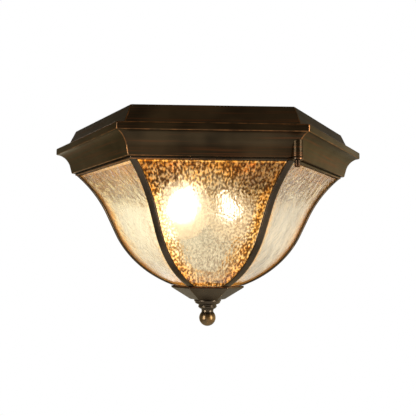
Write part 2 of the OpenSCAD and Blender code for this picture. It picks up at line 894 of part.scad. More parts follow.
module latch_screw() {
    top = -ring_bottom - seat;
    barrel = screw_head_h - screw_head_r;
    color("#4a3826")
        at_corner(latch_az, post_pos, 0)
            rotate_extrude($fn = 40)
                polygon(concat(
                    [
                        [0, -ear_top + screw_reach],
                        [screw_r - 0.5, -ear_top + screw_reach],
                        [screw_r, -ear_top + screw_reach - 0.5],
                        [screw_r, top],
                        [screw_head_r, top]
                    ],
                    [for (a = [0:15:90])
                        [screw_head_r * cos(a), top - barrel - screw_head_r * sin(a)]]
                ));
}

module snap_ring() {
    color("#b9b9b4")
        at_corner(latch_az, post_pos, -ear_top + snap_rise)
            difference() {
                cylinder(r = snap_r, h = snap_t, $fn = 40);
                translate([0, 0, -cut])
                    cylinder(r = screw_r + run_fit, h = snap_t + 2 * cut, $fn = 32);
            }
}

// Clips: two bent tabs behind the head of each panel, under the ring's flange
clip_w = 9;
clip_t = 0.9;
clip_drop = 8;
clip_side = 34;

module glass_clips() {
    in = glass_t + seat;
    color("#8d6d3c")
        for (k = [0:5])
            rotate([0, 0, 30 + 60 * k])
                for (side = [-1, 1])
                    translate([0, side * clip_side - clip_w / 2, 0])
                        intersection() {
                            translate([0, clip_w, 0])
                                rotate([90, 0, 0])
                                    linear_extrude(height = clip_w)
                                        polygon(clip_line(in));
                            translate([0, 0, -glass_top - clip_drop])
                                cube([far, clip_w, glass_top + clip_drop - ring_bottom]);
                        }
}

function clip_line(in) =
    let (
        face = [for (lean = steps(top_lean, mid_lean, 7)) on_flare(lean, in)],
        back = [for (lean = steps(top_lean, mid_lean, 7)) on_flare(lean, in + clip_t)],
        foot = back[1][0] - 5
    )
    concat(
        [for (p = face) [p[0], p[1]]],
        [for (p = backwards(back)) if (p[1] < -ring_bottom - clip_t) [p[0], p[1]]],
        [
            [back[1][0] - 1, -ring_bottom - clip_t],
            [foot, -ring_bottom - clip_t],
            [foot, -ring_bottom + clip_t]
        ]
    );

// Foot of the cage
base_top = glass_foot + seat;
base_bottom = base_top + base_t;
cap_r = corner_of(foot_a) + cap_cover;
cap_top = base_top + seat;
cap_ledge = base_bottom + seat;
cap_bottom = cap_top + cap_rim_h + cap_drop;
base_r = cap_r - corner_of(cap_wall + seat);
finial_top = cap_bottom + seat;
foot_stud_top = base_top - 9;
foot_stud_end = finial_top + 9;

module base_plate() {
    color("#33271e")
        difference() {
            hex_prism(base_r, -base_top, -base_bottom);
            translate([0, 0, -base_bottom - cut])
                cylinder(r = foot_stud_r + run_fit, h = base_t + 2 * cut, $fn = 24);
        }
}

module foot_stud() {
    color("#c9a55a")
        translate([0, 0, -foot_stud_end])
            cylinder(r = foot_stud_r, h = foot_stud_end - foot_stud_top, $fn = 32);
}

module foot_nut() {
    color("#b9b9b4")
        difference() {
            union() {
                translate([0, 0, -base_top + seat])
                    cylinder(r = 6.5, h = 1, $fn = 40);
                translate([0, 0, -base_top + seat + 1])
                    cylinder(r = 4.7, h = 4, $fn = 6);
            }
            translate([0, 0, -base_top])
                cylinder(r = foot_stud_r + run_fit, h = 8, $fn = 32);
        }
}

module foot_cap() {
    inner = cap_r - corner_of(cap_wall);
    color("#33271e")
        difference() {
            hex_form([
                [cap_r - 0.6, -cap_top],
                [cap_r, -cap_top - 0.6],
                [cap_r, -cap_top - cap_rim_h],
                [cap_end_r, -cap_bottom]
            ]);
            hex_form([
                [inner, -cap_top + cut],
                [inner, -cap_ledge],
                [inner - 3, -cap_ledge - 0.6],
                [cap_end_r - 3, -cap_bottom + cap_wall]
            ]);
            translate([0, 0, -cap_bottom - cut])
                cylinder(r = foot_stud_r + seat, h = 3 * cap_wall, $fn = 32);
        }
}

// Finial: disc, collar, neck and ball, turned from one bar
module finial() {
    ball_join = asin(neck_r / ball_r);
    ball_top = 13.1;
    ball_mid = ball_top + ball_r * cos(ball_join);
    color("#4a3220")
        translate([0, 0, -finial_top])
            difference() {
                rotate_extrude($fn = 64)
                    polygon(concat(
                        [
                            [0, 0],
                            [disc_r - 1.2, 0],
                            [disc_r - 0.4, -1],
                            [disc_r, -2.2],
                            [disc_r, -3.3],
                            [disc_r - 0.8, -4]
                        ],
                        [for (a = [0:30:90])
                            [collar_r + 2.6 - 2 * sin(a), -6 + 2 * cos(a)]],
                        [for (a = [90:-22.5:-90])
                            [collar_r - 1 + cos(a), -7.6 + 1.6 * sin(a)]],
                        [
                            [neck_r + 0.8, -9.6],
                            [neck_r, -10.8]
                        ],
                        [for (i = [0:16])
                            let (a = ball_join + (180 - ball_join) * i / 16)
                                [ball_r * sin(a), -ball_mid + ball_r * cos(a)]]
                    ));
                translate([0, 0, -10])
                    cylinder(r = foot_stud_r + seat, h = 10 + cut, $fn = 32);
            }
}

canopy();
crossbar();
canopy_studs();
lock_nuts();
cap_nuts();
ground_screw();
insulation_pad();
wire_bushing();
wire_nuts();
lamp_leads();
lamp_strap();
strap_screws();
holder_screws();
at_lamp(front_lamp_az) lampholder();  // holder_front
at_lamp(rear_lamp_az) lampholder();  // holder_rear
at_lamp(front_lamp_az) screw_shell();  // screw_shell_front
at_lamp(rear_lamp_az) screw_shell();  // screw_shell_rear
at_lamp(front_lamp_az) centre_contact();  // contact_front
at_lamp(rear_lamp_az) centre_contact();  // contact_rear
at_lamp(front_lamp_az) lamp_contact();  // lamp_contact_front
at_lamp(rear_lamp_az) lamp_contact();  // lamp_contact_rear
at_lamp(front_lamp_az) lamp_cap();  // lamp_cap_front
at_lamp(rear_lamp_az) lamp_cap();  // lamp_cap_rear
at_lamp(front_lamp_az) lamp_bulb();  // lamp_bulb_front
at_lamp(rear_lamp_az) lamp_bulb();  // lamp_bulb_rear
cage_ring();
hinge_pin();
latch_screw();
snap_ring();
rib(0);  // rib_right
rib(60);  // rib_back_right
rib(120);  // rib_back_left
rib(180);  // rib_left
rib(240);  // rib_front_left
rib(300);  // rib_front_right
glass(30);  // glass_back_right
glass(90);  // glass_back
glass(150);  // glass_back_left
glass(210);  // glass_front_left
glass(270);  // glass_front
glass(330);  // glass_front_right
glass_clips();
base_plate();
foot_stud();
foot_nut();
foot_cap();
finial();
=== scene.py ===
import json
import math

import bpy
import bmesh
from mathutils import Matrix, Vector, noise


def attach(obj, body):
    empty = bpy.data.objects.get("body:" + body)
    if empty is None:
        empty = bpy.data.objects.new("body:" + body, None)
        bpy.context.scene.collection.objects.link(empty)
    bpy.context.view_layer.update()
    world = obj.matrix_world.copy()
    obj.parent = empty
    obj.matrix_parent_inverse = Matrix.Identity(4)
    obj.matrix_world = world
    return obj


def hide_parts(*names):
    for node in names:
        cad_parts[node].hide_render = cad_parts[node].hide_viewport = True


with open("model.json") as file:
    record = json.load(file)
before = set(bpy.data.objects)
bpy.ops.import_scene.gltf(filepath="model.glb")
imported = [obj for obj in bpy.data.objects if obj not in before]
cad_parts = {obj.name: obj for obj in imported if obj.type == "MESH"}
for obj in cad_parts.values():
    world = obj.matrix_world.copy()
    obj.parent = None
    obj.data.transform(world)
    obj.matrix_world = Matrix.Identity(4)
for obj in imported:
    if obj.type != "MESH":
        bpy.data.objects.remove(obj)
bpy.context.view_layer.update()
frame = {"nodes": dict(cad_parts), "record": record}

MM = 0.001
COS30 = math.cos(math.radians(30))
TAN30 = math.tan(math.radians(30))
# Turns what rises in a piece's own frame into a depth
MIRRORED = Matrix.Scale(-1, 4, (0, 0, 1))

# Canopy, by corner radius and depth below the ceiling
LIP_R = 165
LEDGE_R = 154
CEILING_R = 144.5
FOOT_R = 148
UPPER_H = 19
LIP_BOTTOM = 26
CANOPY_H = 46
COVE_R = 18
COVE_SET = 2
COVE_LEANS = (14, 71)
CANOPY_WALL = 2.5
RECESS_H = 11.5
PLATE_BOTTOM = 14
WIRE_HOLE_R = 11

# Latch at the front right corner, hinge at the back left corner
LATCH_AZ = 300
HINGE_AZ = 120
POST_POS = 148.6
POST_R = 5.2
POST_TOP = 28
SHANK_WAY_R = 2.3
SHANK_WAY_TOP = 30
SNAP_WAY_R = 3
SNAP_WAY_TOP = 35.6
SHANK_L = 15.5
HEAD_R = 2.65
HEAD_GROOVE_R = 2.3
HEAD_H = 6.1
HINGE_POS = 149.5
HINGE_DEPTH = 51.5
KNUCKLE_R = 3.4
LUG_W = 7
EAR_W = 4
KNUCKLE_GAP = 0.4
KNUCKLE_ARM = 14
PIN_R = 1.5
SCREW_R = 1.7
EASE = 0.05

# Cage ring
RING_R = 143.96
RING_TOP = 39.5
RING_BOTTOM = 48.3
EAR_TOP = 46.5
RING_WALL = 1.8
FLANGE_W = 13

# Bell of glass and ribs: a flare, a straight and a bowl, across the flats
GLASS_T = 3
GLASS_TOP = 48.6
BELL_TOP_A = RING_R * COS30 - 1
TOP_LEAN = math.radians(46.7)
MID_LEAN = math.radians(22.6)
FOOT_LEAN = math.radians(68.5)
FLARE_R = 127.5
STRAIGHT_L = 21.2
BOWL_R = 99.5
GLASS_FOOT = 163.7
GLASS_CLEAR = 1.3
RIB_W = 7.2
RIB_PROUD = 1.5
RIB_EDGE = 1
RIB_WEB = 2
WEB_DEPTH = 5
SEAT = 0.3

# Foot cap and finial
CAP_R = 38.9
CAP_TOP = 164.3
CAP_RIM_H = 2
CAP_BOTTOM = 178.8
CAP_END_R = 18.5
CAP_HOLE_R = 3.4
CAP_WALL = 1.6
FINIAL_TOP = 179.1
BALL_R = 8.8
BALL_NECK_R = 6.3
BALL_NECK_END = 13.1

# Lamps: azimuth of each, tilt below level, the lampholder's back, and along the lamp its tip, the
# middle of its globe and its screw
LAMPS = {"front": 240, "rear": 60}
LAMP_TILT = 55
HOLDER_OUT = 13
HOLDER_DROP = 24.7
LAMP_TIP = 4.3
BULB_R = 30
BULB_S = 71.5
BULB_WALL = 1
NECK_BEND_R = 40
CAP_SCREW_R = 13
CAP_SCREW_L = 25
THREAD_PITCH = 3.629
THREAD_H = 0.8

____

YOUR GOAL: Extract the first line above and each line after it up to and including the one with "clip_side = 34;", please, exactly and with nothing else.

SOLUTION TO THE EXERCISE:
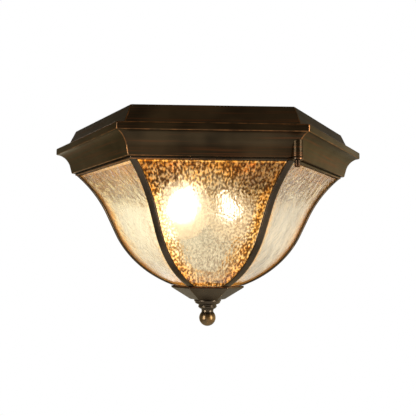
Write part 2 of the OpenSCAD and Blender code for this picture. It picks up at line 894 of part.scad. More parts follow.
module latch_screw() {
    top = -ring_bottom - seat;
    barrel = screw_head_h - screw_head_r;
    color("#4a3826")
        at_corner(latch_az, post_pos, 0)
            rotate_extrude($fn = 40)
                polygon(concat(
                    [
                        [0, -ear_top + screw_reach],
                        [screw_r - 0.5, -ear_top + screw_reach],
                        [screw_r, -ear_top + screw_reach - 0.5],
                        [screw_r, top],
                        [screw_head_r, top]
                    ],
                    [for (a = [0:15:90])
                        [screw_head_r * cos(a), top - barrel - screw_head_r * sin(a)]]
                ));
}

module snap_ring() {
    color("#b9b9b4")
        at_corner(latch_az, post_pos, -ear_top + snap_rise)
            difference() {
                cylinder(r = snap_r, h = snap_t, $fn = 40);
                translate([0, 0, -cut])
                    cylinder(r = screw_r + run_fit, h = snap_t + 2 * cut, $fn = 32);
            }
}

// Clips: two bent tabs behind the head of each panel, under the ring's flange
clip_w = 9;
clip_t = 0.9;
clip_drop = 8;
clip_side = 34;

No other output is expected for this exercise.